■ **DATASET EXTRACT**:
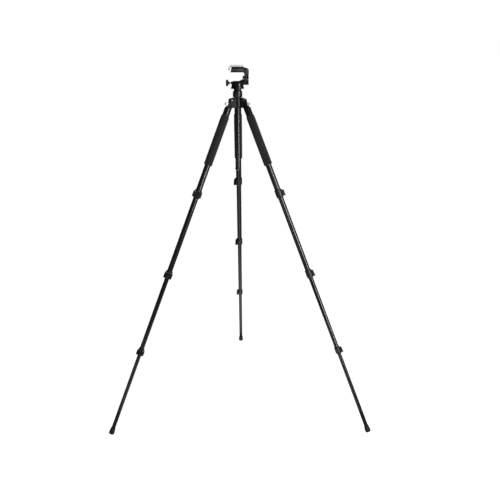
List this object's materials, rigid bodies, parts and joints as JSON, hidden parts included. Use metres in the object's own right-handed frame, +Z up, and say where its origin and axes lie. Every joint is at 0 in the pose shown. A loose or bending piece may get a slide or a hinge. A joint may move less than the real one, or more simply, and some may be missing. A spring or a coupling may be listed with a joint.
{
  "type": "camera tripod",
  "caption": "Photo tripod with telescoping flip-lock legs, foam grips, a sliding centre column and a side-arm pan and tilt head with a quick-release plate.",
  "frame": {"origin": "on the floor, at the centre of the outline of the three feet and head seen from above", "axes": "+Z up, the back leg towards +Y, the head's side arm on the +X side, the two front legs towards -Y"},
  "size_m": [1.1324, 0.9839, 1.5302],
  "materials": {
    "black_metal": "gloss black",
    "black_plastic": "fine matte",
    "foam": "closed-cell foam",
    "rubber": "matte",
    "silver": "satin",
    "steel": "plated",
    "pad": "fine grain",
    "tube": "gloss black anodised"
  },
  "bodies": {
    "spider": {"spider": "black_metal", "column_collet": "black_plastic", "leg_a_pivot_bolt": "steel", "leg_b_pivot_bolt": "steel", "leg_c_pivot_bolt": "steel"},
    "leg_a_upper": {"leg_a_top": "black_metal", "leg_a_foam_grip": "foam", "leg_a_tube_1": "tube", "leg_a_lock_1": "black_plastic"},
    "leg_a_second": {"leg_a_tube_2": "tube", "leg_a_lock_2": "black_plastic"},
    "leg_a_third": {"leg_a_tube_3": "tube", "leg_a_lock_3": "black_plastic"},
    "leg_a_end": {"leg_a_tube_4": "tube", "leg_a_foot": "rubber"},
    "leg_a_angle_tab": {"leg_a_angle_tab": "silver"},
    "leg_a_lever_1": {"leg_a_lever_1": "black_plastic"},
    "leg_a_lever_2": {"leg_a_lever_2": "black_plastic"},
    "leg_a_lever_3": {"leg_a_lever_3": "black_plastic"},
    "leg_b_upper": {"leg_b_top": "black_metal", "leg_b_foam_grip": "foam", "leg_b_tube_1": "tube", "leg_b_lock_1": "black_plastic"},
    "leg_b_second": {"leg_b_tube_2": "tube", "leg_b_lock_2": "black_plastic"},
    "leg_b_third": {"leg_b_tube_3": "tube", "leg_b_lock_3": "black_plastic"},
    "leg_b_end": {"leg_b_tube_4": "tube", "leg_b_foot": "rubber"},
    "leg_b_angle_tab": {"leg_b_angle_tab": "silver"},
    "leg_b_lever_1": {"leg_b_lever_1": "black_plastic"},
    "leg_b_lever_2": {"leg_b_lever_2": "black_plastic"},
    "leg_b_lever_3": {"leg_b_lever_3": "black_plastic"},
    "leg_c_upper": {"leg_c_top": "black_metal", "leg_c_foam_grip": "foam", "leg_c_tube_1": "tube", "leg_c_lock_1": "black_plastic"},
    "leg_c_second": {"leg_c_tube_2": "tube", "leg_c_lock_2": "black_plastic"},
    "leg_c_third": {"leg_c_tube_3": "tube", "leg_c_lock_3": "black_plastic"},
    "leg_c_end": {"leg_c_tube_4": "tube", "leg_c_foot": "rubber"},
    "leg_c_angle_tab": {"leg_c_angle_tab": "silver"},
    "leg_c_lever_1": {"leg_c_lever_1": "black_plastic"},
    "leg_c_lever_2": {"leg_c_lever_2": "black_plastic"},
    "leg_c_lever_3": {"leg_c_lever_3": "black_plastic"},
    "column": {"centre_column": "tube", "column_end_cap": "black_plastic", "pan_disc": "black_metal"},
    "column_lock": {"column_lock_knob": "black_metal"},
    "pan": {"pan_base": "black_metal"},
    "pan_lock": {"pan_lock_knob": "black_plastic", "pan_lock_shaft": "steel"},
    "tilt": {"tilt_platform": "black_metal", "camera_plate": "silver", "plate_pad": "pad"},
    "tilt_lock": {"tilt_knob": "black_plastic"},
    "plate_release": {"plate_release_lever": "silver"},
    "camera_screw": {"camera_screw": "steel"}
  },
  "joints": [
    {"name": "leg_a_spread", "type": "hinge", "parent": "spider", "child": "leg_a_upper", "pos_m": [-0.02728, -0.17575, 1.3884], "axis": [-0.5, 0.866, 0], "range_deg": [-23.6, 0]},
    {"name": "leg_a_slide_1", "type": "slide", "parent": "leg_a_upper", "child": "leg_a_second", "axis": [-0.3495, -0.2018, -0.915], "range_m": [-0.32, 0]},
    {"name": "leg_a_slide_2", "type": "slide", "parent": "leg_a_second", "child": "leg_a_third", "axis": [-0.3495, -0.2018, -0.915], "range_m": [-0.316, 0]},
    {"name": "leg_a_slide_3", "type": "slide", "parent": "leg_a_third", "child": "leg_a_end", "axis": [-0.3495, -0.2018, -0.915], "range_m": [-0.334, 0]},
    {"name": "leg_a_lever_1_flip", "type": "hinge", "parent": "leg_a_upper", "child": "leg_a_lever_1", "pos_m": [-0.16865, -0.27527, 1.02017], "axis": [-0.9362, 0.0368, 0.3495], "range_deg": [0, 110]},
    {"name": "leg_a_lever_2_flip", "type": "hinge", "parent": "leg_a_second", "child": "leg_a_lever_2", "pos_m": [-0.29585, -0.34721, 0.687], "axis": [-0.9362, 0.0368, 0.3495], "range_deg": [0, 110]},
    {"name": "leg_a_lever_3_flip", "type": "hinge", "parent": "leg_a_third", "child": "leg_a_lever_3", "pos_m": [-0.41979, -0.41727, 0.36235], "axis": [-0.9362, 0.0368, 0.3495], "range_deg": [0, 110]},
    {"name": "leg_a_angle_tab_pull", "type": "slide", "parent": "leg_a_upper", "child": "leg_a_angle_tab", "axis": [-0.7924, -0.4575, 0.4035], "range_m": [0, 0.005], "stiffness_N_per_m": 400, "springref_m": -0.002},
    {"name": "leg_b_spread", "type": "hinge", "parent": "spider", "child": "leg_b_upper", "pos_m": [0.02728, -0.17575, 1.3884], "axis": [-0.5, -0.866, 0], "range_deg": [-23.6, 0]},
    {"name": "leg_b_slide_1", "type": "slide", "parent": "leg_b_upper", "child": "leg_b_second", "axis": [0.3495, -0.2018, -0.915], "range_m": [-0.32, 0]},
    {"name": "leg_b_slide_2", "type": "slide", "parent": "leg_b_second", "child": "leg_b_third", "axis": [0.3495, -0.2018, -0.915], "range_m": [-0.316, 0]},
    {"name": "leg_b_slide_3", "type": "slide", "parent": "leg_b_third", "child": "leg_b_end", "axis": [0.3495, -0.2018, -0.915], "range_m": [-0.334, 0]},
    {"name": "leg_b_lever_1_flip", "type": "hinge", "parent": "leg_b_upper", "child": "leg_b_lever_1", "pos_m": [0.18415, -0.24842, 1.02017], "axis": [0.4362, -0.8292, 0.3495], "range_deg": [0, 110]},
    {"name": "leg_b_lever_2_flip", "type": "hinge", "parent": "leg_b_second", "child": "leg_b_lever_2", "pos_m": [0.31005, -0.32261, 0.687], "axis": [0.4362, -0.8292, 0.3495], "range_deg": [0, 110]},
    {"name": "leg_b_lever_3_flip", "type": "hinge", "parent": "leg_b_third", "child": "leg_b_lever_3", "pos_m": [0.4327, -0.39492, 0.36235], "axis": [0.4362, -0.8292, 0.3495], "range_deg": [0, 110]},
    {"name": "leg_b_angle_tab_pull", "type": "slide", "parent": "leg_b_upper", "child": "leg_b_angle_tab", "axis": [0.7924, -0.4575, 0.4035], "range_m": [0, 0.005], "stiffness_N_per_m": 400, "springref_m": -0.002},
    {"name": "leg_c_spread", "type": "hinge", "parent": "spider", "child": "leg_c_upper", "pos_m": [0, -0.1285, 1.3884], "axis": [1, 0, 0], "range_deg": [-23.6, 0]},
    {"name": "leg_c_slide_1", "type": "slide", "parent": "leg_c_upper", "child": "leg_c_second", "axis": [0, 0.4035, -0.915], "range_m": [-0.32, 0]},
    {"name": "leg_c_slide_2", "type": "slide", "parent": "leg_c_second", "child": "leg_c_third", "axis": [0, 0.4035, -0.915], "range_m": [-0.316, 0]},
    {"name": "leg_c_slide_3", "type": "slide", "parent": "leg_c_third", "child": "leg_c_end", "axis": [0, 0.4035, -0.915], "range_m": [-0.334, 0]},
    {"name": "leg_c_lever_1_flip", "type": "hinge", "parent": "leg_c_upper", "child": "leg_c_lever_1", "pos_m": [-0.0155, 0.04369, 1.02017], "axis": [0.5, 0.7924, 0.3495], "range_deg": [0, 110]},
    {"name": "leg_c_lever_2_flip", "type": "hinge", "parent": "leg_c_second", "child": "leg_c_lever_2", "pos_m": [-0.0142, 0.18981, 0.687], "axis": [0.5, 0.7924, 0.3495], "range_deg": [0, 110]},
    {"name": "leg_c_lever_3_flip", "type": "hinge", "parent": "leg_c_third", "child": "leg_c_lever_3", "pos_m": [-0.0129, 0.33218, 0.36235], "axis": [0.5, 0.7924, 0.3495], "range_deg": [0, 110]},
    {"name": "leg_c_angle_tab_pull", "type": "slide", "parent": "leg_c_upper", "child": "leg_c_angle_tab", "axis": [0, 0.915, 0.4035], "range_m": [0, 0.005], "stiffness_N_per_m": 400, "springref_m": -0.002},
    {"name": "column_height", "type": "slide", "parent": "spider", "child": "column", "axis": [0, 0, 1], "range_m": [0, 0.235]},
    {"name": "column_lock_twist", "type": "hinge", "parent": "spider", "child": "column_lock", "pos_m": [0, -0.16, 1.413], "axis": [0, 0, 1], "range_deg": [0, 120]},
    {"name": "pan", "type": "hinge", "parent": "column", "child": "pan", "pos_m": [0, -0.16, 1.4431], "axis": [0, 0, 1], "continuous": true},
    {"name": "pan_lock_twist", "type": "hinge", "parent": "pan", "child": "pan_lock", "pos_m": [-0.04, -0.16, 1.4584], "axis": [1, 0, 0], "range_deg": [0, 270]},
    {"name": "tilt", "type": "hinge", "parent": "pan", "child": "tilt", "pos_m": [0.0365, -0.16, 1.4803], "axis": [1, 0, 0], "range_deg": [-80, 80]},
    {"name": "tilt_lock_twist", "type": "hinge", "parent": "pan", "child": "tilt_lock", "pos_m": [0.025, -0.16, 1.4803], "axis": [1, 0, 0], "range_deg": [0, 180]},
    {"name": "plate_release_swing", "type": "hinge", "parent": "tilt", "child": "plate_release", "pos_m": [-0.0212, -0.1515, 1.5223], "axis": [0, 0, -1], "range_deg": [0, 50]},
    {"name": "camera_screw_turn", "type": "hinge", "parent": "tilt", "child": "camera_screw", "pos_m": [-0.0029, -0.16, 1.5204], "axis": [0, 0, 1], "continuous": true}
  ]
}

■ **INSTRUCTIONS TO FOLLOW**: Identify and extract each line of the listing that contains "joints".

■ **FULL OUTPUT**:
List this object's materials, rigid bodies, parts and joints as JSON, hidden parts included. Use metres in the object's own right-handed frame, +Z up, and say where its origin and axes lie. Every joint is at 0 in the pose shown. A loose or bending piece may get a slide or a hinge. A joint may move less than the real one, or more simply, and some may be missing. A spring or a coupling may be listed with a joint.
  "joints": [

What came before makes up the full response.